PROBLEM
Repeat exactly the lines of the entries below from the one with "The Blender code" through the one with "strength: float = 0.80", both ends included, and nothing else.

DATA SUPPLIED
'''

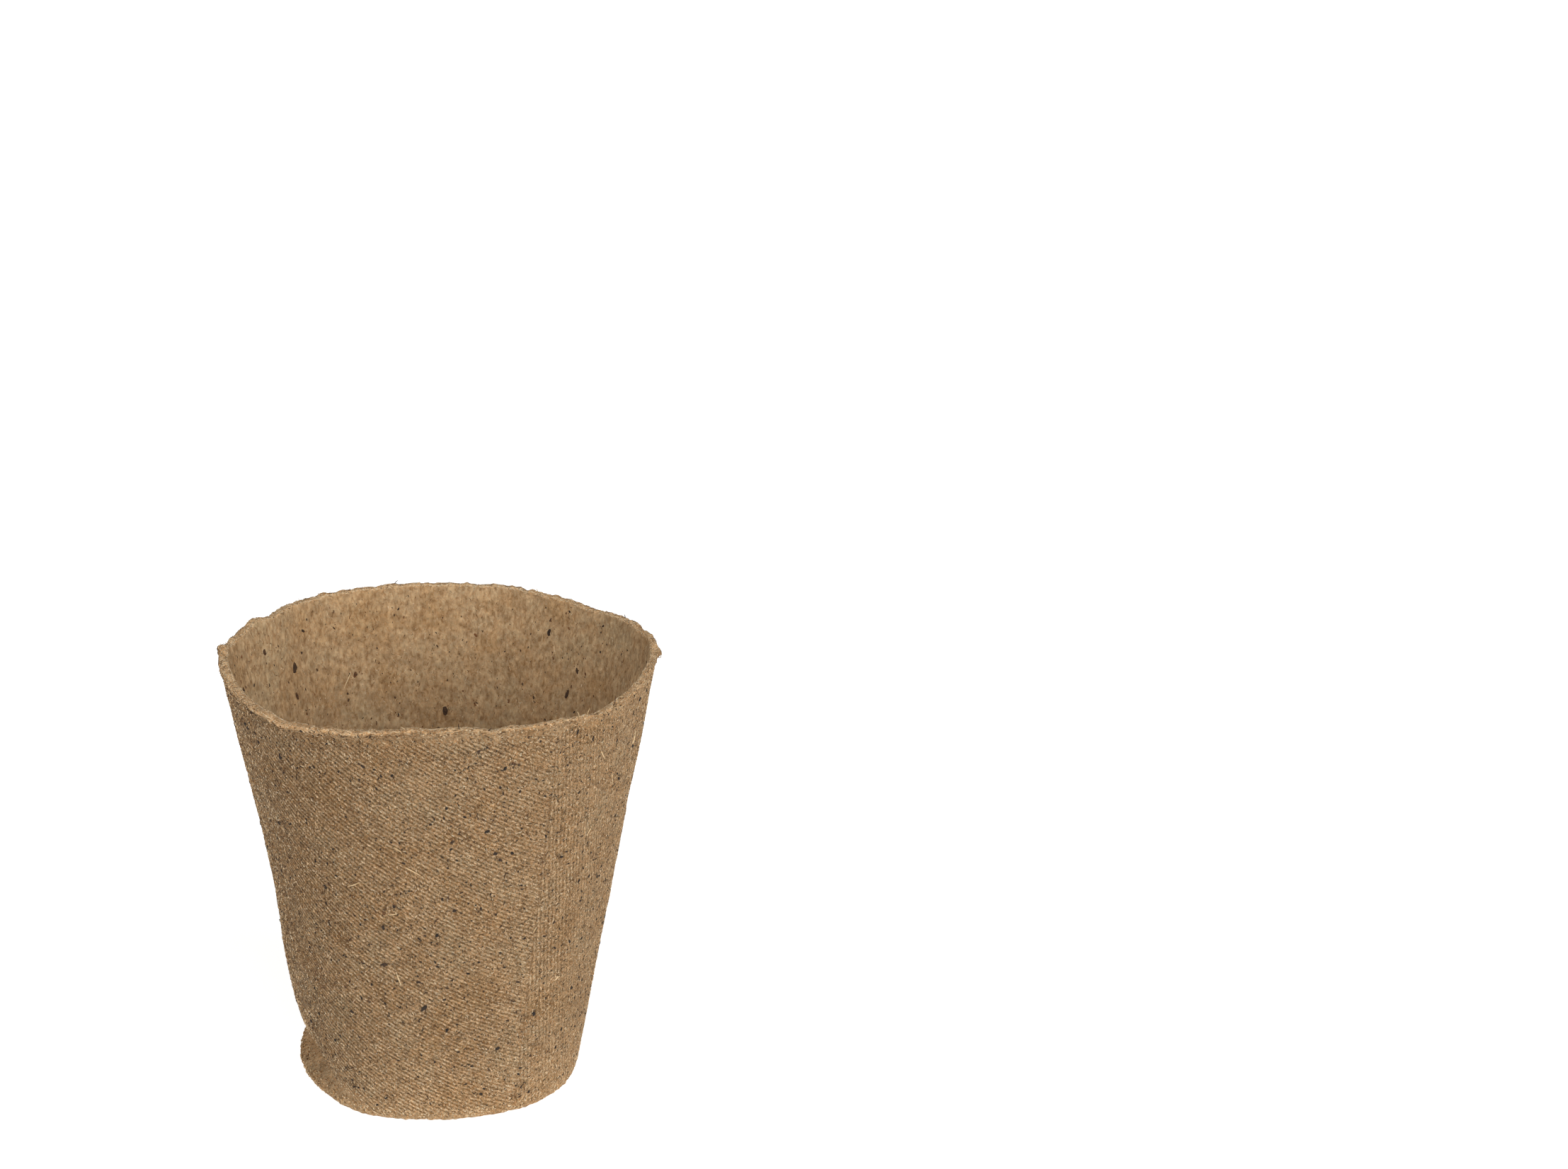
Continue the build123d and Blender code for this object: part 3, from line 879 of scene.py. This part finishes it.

'''
'''

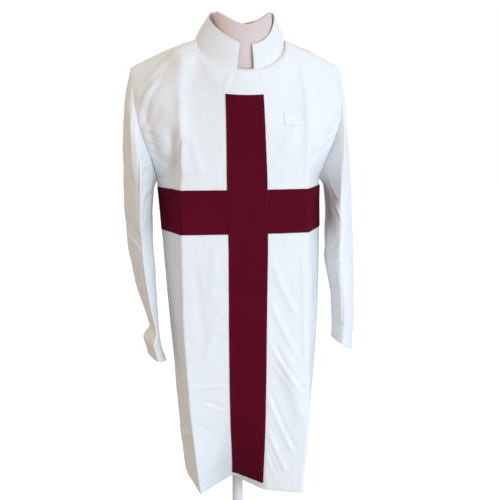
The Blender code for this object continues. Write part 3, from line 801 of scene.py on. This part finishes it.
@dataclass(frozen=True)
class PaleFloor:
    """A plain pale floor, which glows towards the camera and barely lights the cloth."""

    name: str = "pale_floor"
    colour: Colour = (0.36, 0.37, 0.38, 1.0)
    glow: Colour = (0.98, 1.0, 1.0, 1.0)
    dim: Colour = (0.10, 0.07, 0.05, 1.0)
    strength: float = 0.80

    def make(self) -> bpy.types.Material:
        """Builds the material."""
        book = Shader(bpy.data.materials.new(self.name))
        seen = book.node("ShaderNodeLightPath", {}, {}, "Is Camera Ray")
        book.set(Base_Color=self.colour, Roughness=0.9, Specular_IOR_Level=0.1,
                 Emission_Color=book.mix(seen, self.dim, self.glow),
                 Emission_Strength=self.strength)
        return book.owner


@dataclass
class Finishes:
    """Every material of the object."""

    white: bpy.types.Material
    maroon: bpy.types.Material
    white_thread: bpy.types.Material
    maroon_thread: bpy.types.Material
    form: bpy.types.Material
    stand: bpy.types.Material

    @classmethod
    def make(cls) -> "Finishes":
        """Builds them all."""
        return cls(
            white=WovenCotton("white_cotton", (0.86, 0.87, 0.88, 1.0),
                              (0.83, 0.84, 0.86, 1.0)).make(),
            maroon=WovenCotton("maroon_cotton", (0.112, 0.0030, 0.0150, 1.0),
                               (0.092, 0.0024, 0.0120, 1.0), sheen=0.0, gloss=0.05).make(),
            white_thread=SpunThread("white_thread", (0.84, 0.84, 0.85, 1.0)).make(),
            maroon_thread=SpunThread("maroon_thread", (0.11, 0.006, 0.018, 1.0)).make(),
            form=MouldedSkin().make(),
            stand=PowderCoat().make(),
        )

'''

COMPLETED TASK
The Blender code for this object continues. Write part 3, from line 801 of scene.py on. This part finishes it.
@dataclass(frozen=True)
class PaleFloor:
    """A plain pale floor, which glows towards the camera and barely lights the cloth."""

    name: str = "pale_floor"
    colour: Colour = (0.36, 0.37, 0.38, 1.0)
    glow: Colour = (0.98, 1.0, 1.0, 1.0)
    dim: Colour = (0.10, 0.07, 0.05, 1.0)
    strength: float = 0.80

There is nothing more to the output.